The star lefty had rocketed through the minors that season. After 50 OK innings in the Florida State League, he was bumped up to Double A. Between the Mets’ and Rays’ Double-A affiliates, he threw 51 innings at that level before getting called up to the majors. He struck out 53 batters and allowed just 30 hits and 20 walks. With a mid-90s fastball, a sharp slider, and an improving changeup, he had three potential plus pitches, according to BA ($). He was generally throwing strikes, and he was a potential ace.
Kazmir always had the stuff — that’s why he was a first-round pick in 2002. In fact, BA’s report on him before the draft said that if he were taller, he could’ve been the top pick in the draft. Instead, his bonus demand allowed the Mets to land him with the 15th pick. They signed him for $2.15 million.
Using his electric fastball and hard slider, he dominated in his pro debut, albeit in just 18 innings. He allowed just one earned run on five hits and seven walks, and he struck out 34 batters with Brooklyn in the New York-Penn League. His dynamic stuff and good start in pro ball made him the No. 11 prospect in baseball.
BA’s report following that season noted the Mets were determined to not rush Kazmir through the minors. Kazmir had other ideas. In 76 1/3 innings in the South Atlantic League, he posted a 2.36 ERA with 105 strikeouts and 28 walks. The Mets had to move him quickly because that league wasn’t challenging him. He finished with 33 innings in the Florida State League, where he had a 3.42 ERA with 40 strikeouts and 16 walks.

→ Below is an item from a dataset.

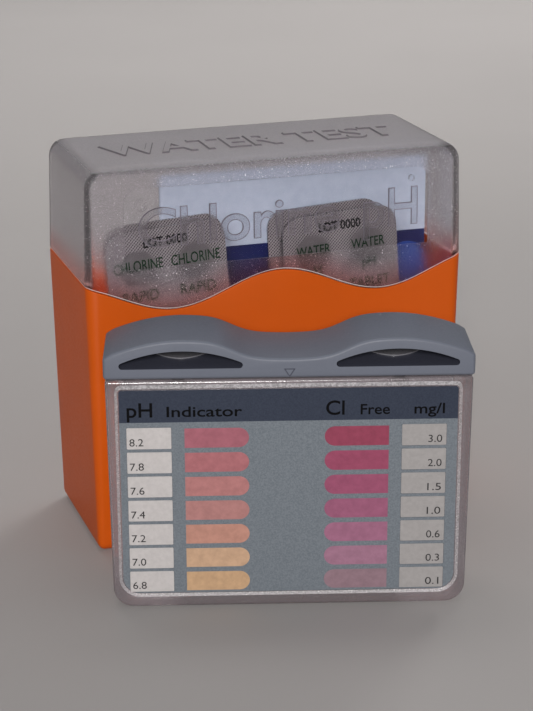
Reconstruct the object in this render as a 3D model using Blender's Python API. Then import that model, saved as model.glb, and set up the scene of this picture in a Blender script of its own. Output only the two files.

As a 21 year old, Kazmir would become one of the faces of a Devil Rays team still a few years from contention. He led the league in walks with 100 in 186 innings, but he held his own. He struck out 174 batters with a 3.77 ERA.
In 2006, he made his first All-Star team. The most important thing he did was cut down on walks — his walk rate was down to 8.5 percent, and he struck out more than a batter an inning again.
However, there was a downside. In all of the scouting reports, from his amateur days to his time as a prospect, Kazmir’s stuff wasn’t questioned, nor was his potential to throw enough strikes with a nice delivery. His size, and in turn, his durability, were his only knocks. He went on the disabled list twice in 2006 with shoulder problems, and he pitched just 144 2⁄3 innings. He would later spend time on the DL in the 2008 and 2009 seasons as well.
When healthy, Kazmir was one of the best in the league. That was clear in 2007 when he led the league in strikeouts with 239 in a career-high 206 2⁄3 innings. From 2004-08 with Tampa Bay, he posted a 3.61 ERA with 783 strikeouts in 723 innings. He was one of the best young pitchers in baseball.
However, the decline began in 2009. Injuries, poor performance when on the field, and an increasing contract were the realities the Rays were facing. In August, they made a stunning trade, sending the 25 year old to the Angels for Sean Rodriguez, Alex Torres, and Matthew Sweeney.
Kazmir found immediate success with his new organization, pitching to a 1.73 ERA in six starts with the Angels. That success proved to be short lived. In his first full season out west, he was one of the worst starters in baseball with a 5.94 ERA in 150 innings. He only had 93 strikeouts. In 2011, he made one start with the Angels and was later released.
He did not appear in the majors again until 2013 with Cleveland. In the interim, he surfaced in the independent Atlantic League with the Sugar Land Skeeters. He had a 5.34 ERA in 64 innings, but in his time away from the spotlight, his fastball, which had lost so much bite over the years, was back.
After a nice season with Cleveland that saw him post a career-best walk rate and an improved strikeout rate, he signed a contract with Oakland. In 2014, he returned to the All-Star Game for the first time since 2008. In 50 starts with the A’s before being traded to Houston, he owned a 3.12 ERA with 265 strikeouts in 300 innings.
Now 34 and with the Braves, injuries have once against sidetracked Kazmir. A hip injury took another bite out of his stuff, and he missed the entire 2017 season with the Dodgers after pitching to a 4.56 ERA in 136 1⁄3 innings with Los Angeles the season before.
A consistently healthy Kazmir would have been a sight to see. He made three All-Star Games and led the league in strikeouts as a 23 year old. He’s probably one of the three best pitchers in franchise history so far, and it’s easy to wonder what could have been had he not had to go on the disabled list as often as he did.